La psychiatrie a toujours eu partie liée avec l'ordre public (De Pinel à Clérambault), ce qui prend la forme désormais du Samu social, ainsi qu'avec la justice par la question de la responsabilité et, aujourd'hui, de la délinquance sexuelle qui constitue avec la drogue la plus grande partie des incarcérations. On voit bien que la prison n'est pas la plus adaptée des réponses pour ce qui concerne une dissolution des limites de la société toute entière. Les délinquants sont bien les boucs émissaires de notre culpabilité rejetée sur l'autre.
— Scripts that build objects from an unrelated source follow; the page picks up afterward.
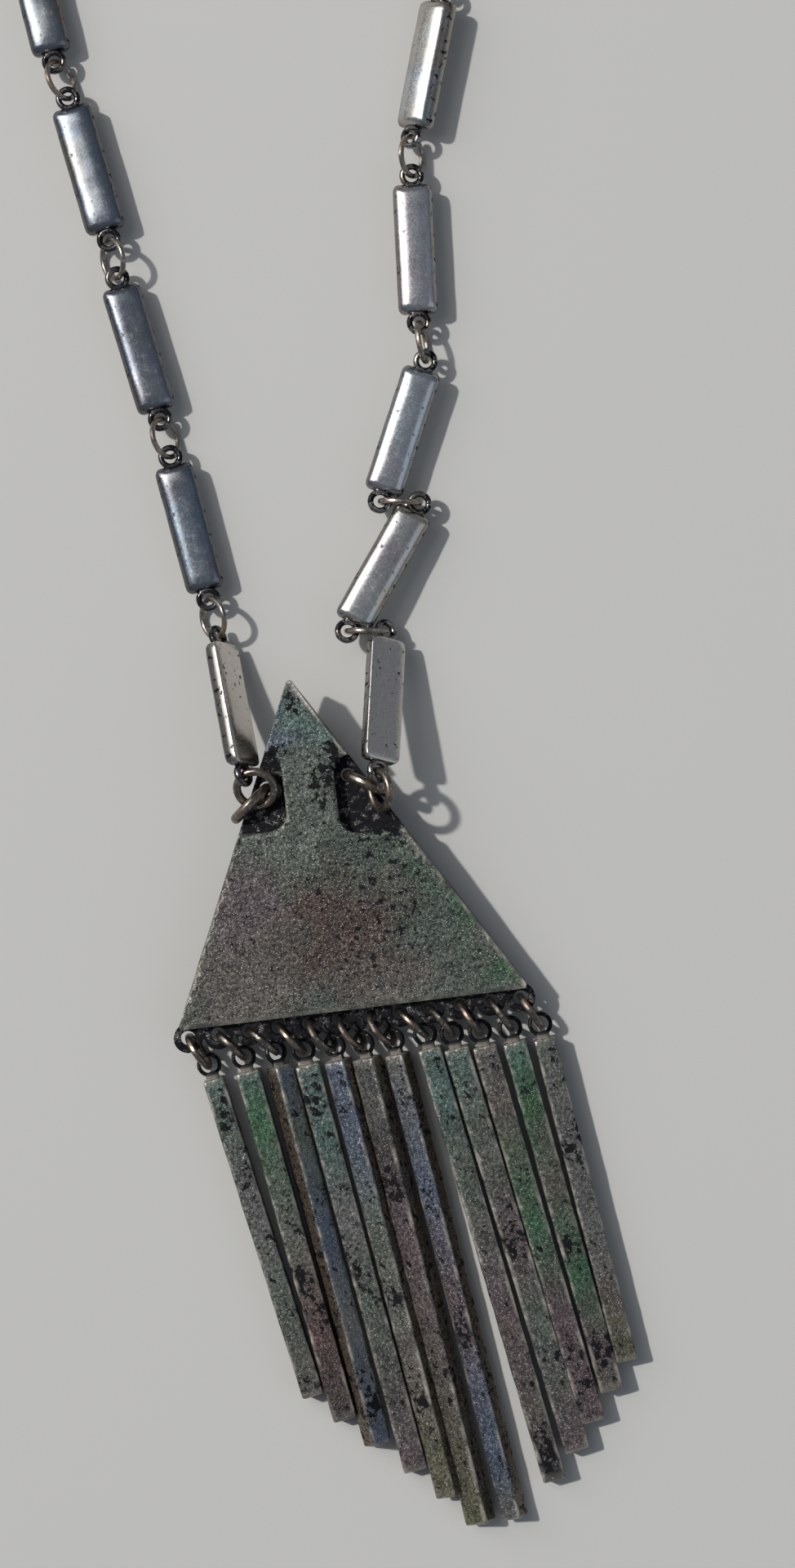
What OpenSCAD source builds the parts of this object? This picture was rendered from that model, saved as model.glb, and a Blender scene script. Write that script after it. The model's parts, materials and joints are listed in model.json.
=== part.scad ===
// Pendant necklace: a cast triangular plate with twelve hanging bars, on a chain of long cast links
// that are joined by wire rings, closed by a toggle clasp. It lies open on a flat surface, back of
// the plate upwards. The resting surface is z = 0, and +Y runs from the bars towards the clasp.

/* [Plate] */
// Width of the plate along its straight lower edge, over its rounded corners
plate_w = 50.4; // [46:0.2:54]
// Height from the lower edge to the tip
plate_h = 48; // [44:0.1:50]
// How far the tip stands to one side of the middle of the lower edge
tip_shift = -3.4; // [-6:0.2:6]
// Thickness of the plate
plate_t = 3.2; // [2.6:0.1:4]
// Radius of the plate's three corners
corner_r = 0.5; // [0.3:0.1:1.2]
// Thickness of the scalloped strip that carries the bars
strip_t = 1.2; // [1:0.1:1.6]
// Radius of the holes in that strip
strip_hole_r = 1.1; // [1.05:0.05:1.3]
// Radius of each scallop
scallop_r = 2.1; // [1.9:0.05:2.15]
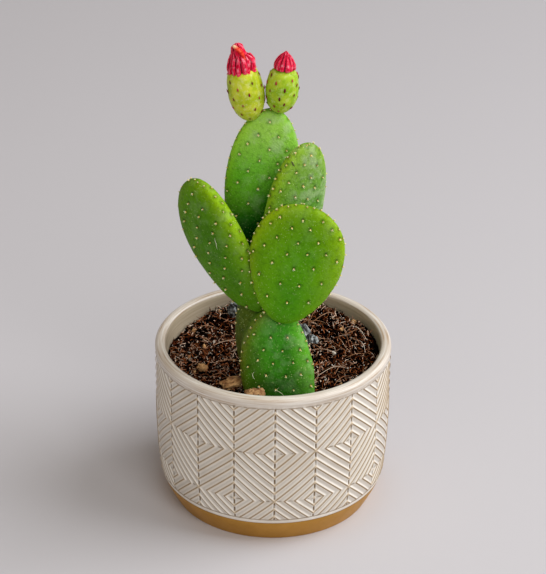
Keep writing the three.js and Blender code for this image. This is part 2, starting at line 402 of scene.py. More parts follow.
glaze = {
    "body": "eae3d8", "bodyDeep": "dfd6c9", "litFlankHighlight": "fdfbf6", "pool": "c6beb2", "warm": "dabc88",
    "break": "745212", "dash": "664808", "knot": "e3cfb2", "rim": "d6cabb", "rimPale": "ebe4da",
    "rimWarm": "b29574", "inside": "b2a289", "insidePale": "c4b59c", "speckle": "8d7358",
    "gold": "c2903c", "goldLight": "cc9a46", "goldEdge": "6b4718",
}
innerRadius = pot["rimRadius"] - 2 * pot["lipRadius"]


def throughPoints(points, steps):  # a smooth curve through the points, as a Catmull-Rom spline
    points = np.array(points, float)
    padded = np.vstack([points[0], points, points[-1]])
    curve = []
    for k in range(len(points) - 1):
        before, start, end, after = padded[k:k + 4]
        for t in np.arange(steps) / steps:
            leave, arrive = (end - before) / 2, (after - start) / 2
            curve.append((2 * t ** 3 - 3 * t ** 2 + 1) * start + (t ** 3 - 2 * t ** 2 + t) * leave
                         + (3 * t ** 2 - 2 * t ** 3) * end + (t ** 3 - t ** 2) * arrive)
    return np.vstack([curve, points[-1]])


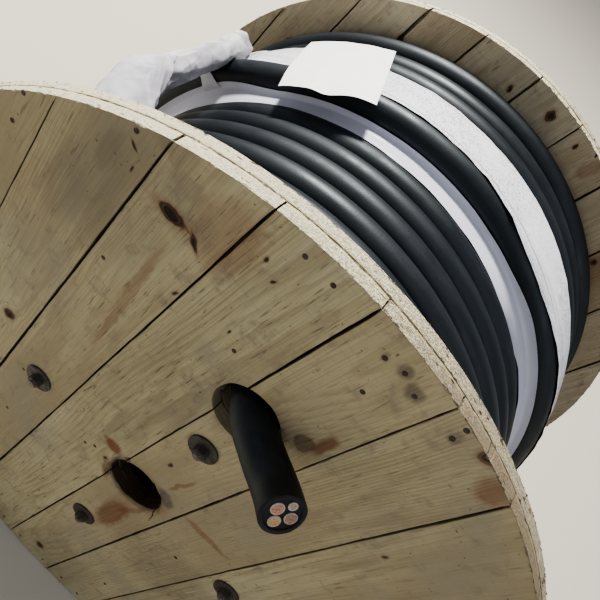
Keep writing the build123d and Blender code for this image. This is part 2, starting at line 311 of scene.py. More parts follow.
def rubber(name, lift=0.0, low=(0.0046, 0.0064, 0.0088), high=(0.0115, 0.0145, 0.0185)):
    g = Graph(name, Roughness=0.5, IOR=1.5)
    g.b.inputs["Specular IOR Level"].default_value = 0.43
    # painted reflection: the bluish specular tint and the bluish default low and high colours stand in for blue sky
    # reflected in the rubber
    g.b.inputs["Specular Tint"].default_value = (0.84, 0.93, 1.0, 1)
    x, y, z = g.sep(g.pos)
    around = g.math("ARCTAN2", x, z)
    along = g.comb(g.math("MULTIPLY", around, 2.2), g.math("MULTIPLY", y, 60.0),
                   g.math("MULTIPLY", g.vmath("LENGTH", g.comb(x, 0.0, z)), 60.0))
    streak = g.noise(along, 1.0, 3.0, 0.6)
    cloud = g.noise(g.pos, 9.0, 4.0, 0.6)
    fine = g.noise(g.pos, 420.0, 2.0, 0.6)
    scuff = g.noise(g.vmath("MULTIPLY", g.pos, (28.0, 70.0, 28.0)), 1.0, 4.0, 0.7)
    col = g.mix(g.step(streak, 0.35, 0.75), low, high)
    col = g.mix(g.step(cloud, 0.50, 0.80, (0.0, 0.30)), col, (0.026, 0.028, 0.031))
    col = g.mix(g.step(scuff, 0.66, 0.80, (0.0, 0.16)), col, (0.085, 0.085, 0.085))
    g.put(g.b.inputs["Base Color"], col)
    g.put(g.b.inputs["Roughness"], g.step(g.math("ADD", g.math("MULTIPLY", cloud, 0.6),
                                                 g.math("MULTIPLY", scuff, 0.4)), 0.3, 0.7,
                                          (0.40 + lift, 0.62 + lift)))
    g.put(g.b.inputs["Normal"], g.bump(g.math("MULTIPLY_ADD", streak, 0.7, fine), 0.00035, 0.5))
    return g.m


# painted shade: the bluish default tint stands in for skylight on the shaded film
def film(name, tint=(0.76, 0.76, 0.81), weave=True, rough=0.42, creased=False, hems=()):
    g = Graph(name, Roughness=rough, IOR=1.48)
    g.b.inputs["Specular IOR Level"].default_value = 0.45
    u, v, w = g.sep(g.attr("cloth").outputs["Vector"])
    cloud = g.noise(g.pos, 14.0, 3.0, 0.6)
    dirt = g.noise(g.vmath("MULTIPLY", g.pos, (30.0, 30.0, 30.0)), 1.0, 4.0, 0.65)
    col = g.mix(g.step(cloud, 0.40, 0.75, (0.0, 0.35)), tint, tuple(t * 0.84 for t in tint))
    col = g.mix(g.step(dirt, 0.60, 0.80, (0.0, 0.34)), col, (0.40, 0.385, 0.37))
    if hems:
        glint = g.noise(g.vmath("MULTIPLY", g.pos, (230.0, 230.0, 230.0)), 1.0, 3.0, 0.7)
        where = g.noise(g.pos, 7.0, 2.0, 0.5)
        col = g.mix(g.math("MULTIPLY", g.step(glint, 0.49, 0.60, (0.0, 0.85)), g.step(where, 0.40, 0.58, (0.30, 1.0))),
                    col, tuple(t * 0.44 for t in tint))
        # painted shade: the strip darkens to blue-grey on the drum's right, 0.55 to 1.10 rad from the top, away from
        # the key light
        px, py, pz = g.sep(g.pos)
        turn = g.math("ARCTAN2", px, pz)
        col = g.mix(g.step(turn, 0.55, 1.10, (0.0, 0.50)), col, (0.44, 0.44, 0.50))
    lines = 0.0
    for hv in hems:
        gap = g.math("ABSOLUTE", g.math("SUBTRACT", v, hv))
        lines = g.math("ADD", lines, g.step(gap, 0.0022, 0.0006))
    if hems:
        col = g.mix(g.math("MULTIPLY", lines, 0.75), col, tuple(t * 0.40 for t in tint))
    if creased:
        # painted shade: lilac-grey patches for the shade in the tail's crumples
        crumple_shade = g.noise(g.vmath("MULTIPLY", g.pos, (16.0, 22.0, 16.0)), 1.0, 3.0, 0.6)
        col = g.mix(g.step(crumple_shade, 0.47, 0.60, (0.0, 0.60)), col, (0.30, 0.29, 0.345))
        # painted shade: darker, bluer towards the near flange, where the tail hangs down
        qx, qy, qz = g.sep(g.pos)
        col = g.mix(g.step(qy, -0.12, -0.30, (0.0, 0.60)), col, (0.37, 0.36, 0.41))
        # painted shade: the tail's creases, underside and camera-facing flank darken, as set on the mesh
        crease_shade = g.attr("crease_shade").outputs["Fac"]
        col = g.mix(g.step(crease_shade, 0.0, 1.0, (0.0, 0.80)), col, (0.215, 0.205, 0.245))
    g.put(g.b.inputs["Base Color"], col)
    h = g.math("MULTIPLY", g.noise(g.comb(g.math("MULTIPLY", u, 12.0), g.math("MULTIPLY", v, 150.0), 0.0),
                                   1.0, 3.0, 0.6), 1.6)
    if weave:
        pu = g.math("SINE", g.math("MULTIPLY", u, 2 * math.pi / 0.0024))
        pv = g.math("SINE", g.math("MULTIPLY", v, 2 * math.pi / 0.0024))
        h = g.math("MULTIPLY_ADD", g.math("MULTIPLY", pu, pv), 0.35, h)
    if hems:
        h = g.math("MULTIPLY_ADD", g.noise(g.pos, 120.0, 3.0, 0.65), 1.8, h)
        h = g.math("MULTIPLY_ADD", lines, -1.6, h)
    g.put(g.b.inputs["Normal"], g.bump(h, 0.0005, 0.7))
    return g.m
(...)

Un rapport plus revendicatif à l'institution peut vouloir y faire reconnaître le préjudice subi pour être délivré de ses dettes (PL Assoun) avec la possibilité de repartir à zéro. Dans un contexte de pauvreté, c'est surtout d'assistance que ces gens ont besoin et qu'il trouvent à l'hôpital. La convivialité des cafés ne suffit pas toujours. Le modèle italien de fermeture des asiles a montré aussi ses limites. On ne peut briser le miroir que la folie et la misère tendent à la société, et ce n'est ni l'asile ni la prison qui feront les nécessaires transformations de la société. Ils ne peuvent qu'enregistrer le prix humain à payer pour la circulation marchande, l'atomisation et le changement technique. Alain Caillé montre que le sacrifice s'est réfugié dans le domaine économique justifiant le sacrifice de populations, et les "destructions créatrices", au profit de quelques autres, tout comme le temps sacrifié au travail est supposé mesurer la valeur. La question qui se pose, c'est combien de temps encore admettrons-nous le sacrifice des moins adaptés à la compétition marchande ? En attendant, il faudrait reconnaître l'incidence spécifique de la pauvreté dans la marginalisation pour y répondre comme telle.